Resilience documentation

Failover behavior

How the router walks the ladder — health detection, method selection, stabilization, and operator controls.

The three failover variants in the spec — between cloud identity providers, between cloud and on-premises Active Directory, and into the native floor — are not three separate features. They are three shapes of the same mechanism, applied at instances whose reachable set of methods has narrowed in different ways. This page describes the mechanism.

The router and the health monitor

Routing configuration is per application, held in Authonomy. Each application has an ordered list of rules; each rule names a login method (a cloud IdP, an on-prem directory, the native floor) and, where relevant, the subset of users or requests the rule applies to. At request time, the router walks the list in priority order, consults the health monitor for each candidate method, and dispatches to the first method reporting healthy.

Three properties of this design are worth stating plainly.

The router is health-aware, not position-aware. It does not wait for a method to declare its own failure or for any upstream signal that another method should take over. It observes the state of every configured method continuously and selects on the basis of current health. This is what makes failover robust against the case where a method is failing in ways that prevent it from announcing the failure.

Decisions are logged. Every routing decision — which rule matched, which method was selected, which methods were skipped and why — is written to the audit trail synchronously with the request. The operations console renders the same data as a time-ordered view per application, after the fact.

The application’s experience is uniform. The application receives the same shape of authentication artifact regardless of which method served it. It does not need to branch on “which provider issued this token,” because from its perspective, Authonomy issued it. This is the property that makes failover transparent to the application and what lets a security reviewer evaluate a single trust path between the application and Authonomy rather than a separate trust path per upstream method.

What happens when a method fails

A method becomes unhealthy in the monitor’s view when the classifier — synthetic probes, live-traffic error-rate observations, latency, and any upstream status signal the provider exposes — durably reports failure. A single transient does not flip routing. A stabilization window holds the current state until the signal is durable; the windows are configurable per deployment, with defaults that favor stability over responsiveness.

Once the method’s unhealthy state is durable, the router’s next request walks past it to the next rule on the ladder. The application, the user, and the upstream provider continue along the new path without coordination. There is no fallback handshake, no “second-try” logic at the application layer, no consent re-prompt. The router decides; the request proceeds.

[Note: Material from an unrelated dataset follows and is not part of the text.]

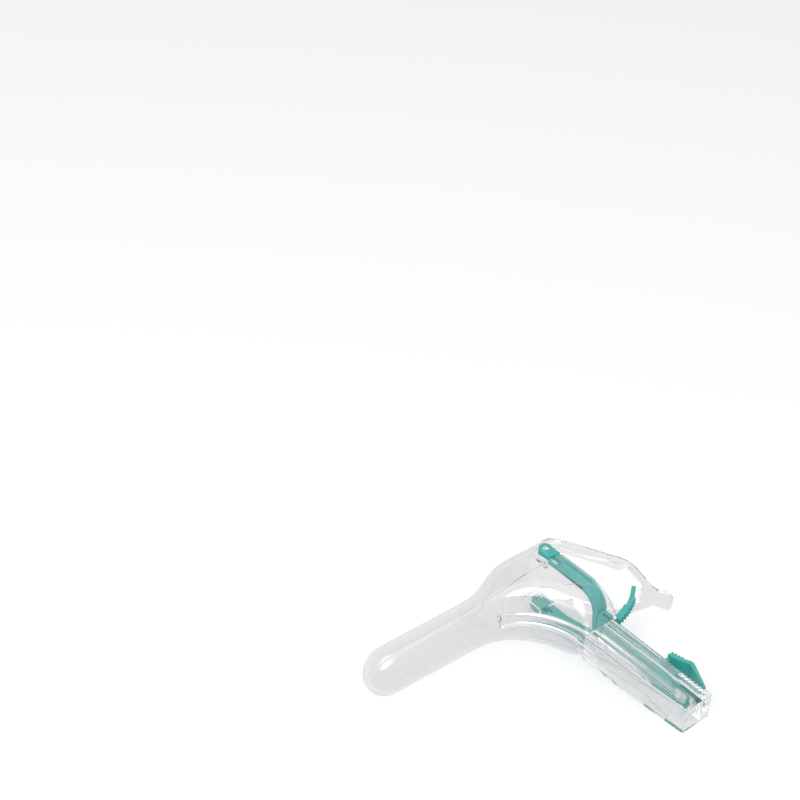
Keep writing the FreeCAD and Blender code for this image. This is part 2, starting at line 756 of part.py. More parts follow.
pad(circles(latch, "ridges", "XZ_Plane", "pad_ridge", centres=[
    ("-pad_edge - (pad_end - pad_edge) * %s" % share, "-pad_top - pad_length * %s" % share)
    for share in ("0.12", "0.36", "0.60", "0.84")]), "2 * latch_half_width", both_sides=True)


# Thumb lever: two deep arms behind the hood that join in a flat plate and a thumb tab

lever = new_body("thumb_lever")
half = "(hood_half_width - lever_inset)"
inner = "(%s - lever_side)" % half
hole_end = "(%s + arc_tooth + hole_gap)" % arc_outer
hole_half = "(tab_half_width + hole_margin)"
neck = "(%s + neck_length)" % hole_end
pad(outline(lever, "plate", "XY_Plane", [
    ("lever_start", half), ("lever_corner", half), (neck, "tab_half_width"), ("lever_length", "tab_half_width"),
    ("lever_length", "-tab_half_width"), (neck, "-tab_half_width"), ("lever_corner", "-" + half),
    ("lever_start", "-" + half), ("lever_start", "-" + inner), ("hole_corner", "-" + inner),
    (hole_end, "-" + hole_half), (hole_end, hole_half), ("hole_corner", inner), ("lever_start", inner)],
    lift="-lever_back"), "lever_plate")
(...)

A parallel stabilization window applies to recovery. When a previously unhealthy method begins reporting healthy probes again, the router continues serving on the fallback method until the recovered method’s healthy state is durable. This prevents a flapping primary from oscillating traffic.

Two operator controls sit over the automation

The router’s automated decisions can be overridden by an operator in two ways:

Override. An operator can force a method into a state independent of the monitor’s evaluation — to drain traffic ahead of planned provider maintenance, to hold traffic off a method after a suspected compromise, or to exclude a method from the router’s consideration during an incident. Overrides are written to the audit trail and remain until explicitly cleared. The monitor continues evaluating underneath; the override wins.

Targeted method activation. An operator can promote a specific method (typically the native floor, but in principle any configured method) to the active method for a specified scope: an application, a user population, a duration. This is the control used when a deliberate migration or a declared external-provider incident warrants serving authentication from a chosen method immediately, without waiting for the monitor to drive the transition.

Both controls are tenant-scoped under multi-tenant configuration; an operator acts only against the tenant’s own applications.

What this looks like in practice

A typical three-rung deployment configures cloud IdP A as primary, cloud IdP B as secondary, and the native floor as the bottom rung. In normal operation, every request resolves at the primary; the router walks one entry of the ladder and dispatches.

When the primary’s region has a software incident, the monitor’s classifier observes elevated error rates in the live traffic and the synthetic probes. The stabilization window holds; once the signal is durable, the next request walks past the primary to the secondary. The application sees one slightly slower request as the protocol exchange happens against the secondary. From there, traffic resolves at the secondary until the primary’s recovery is itself durable.

If a correlated outage takes both cloud rungs out simultaneously — for example, an enterprise-edge network failure that severs the path to both providers — the router walks past both and resolves at the floor for any user enrolled in a locally-verifiable factor. This is the case the floor exists for, described separately in The native floor.

The router’s logic does not change across these scenarios. The three rungs are not three code paths. They are three priorities in one ordered list, evaluated against one health signal, on every request.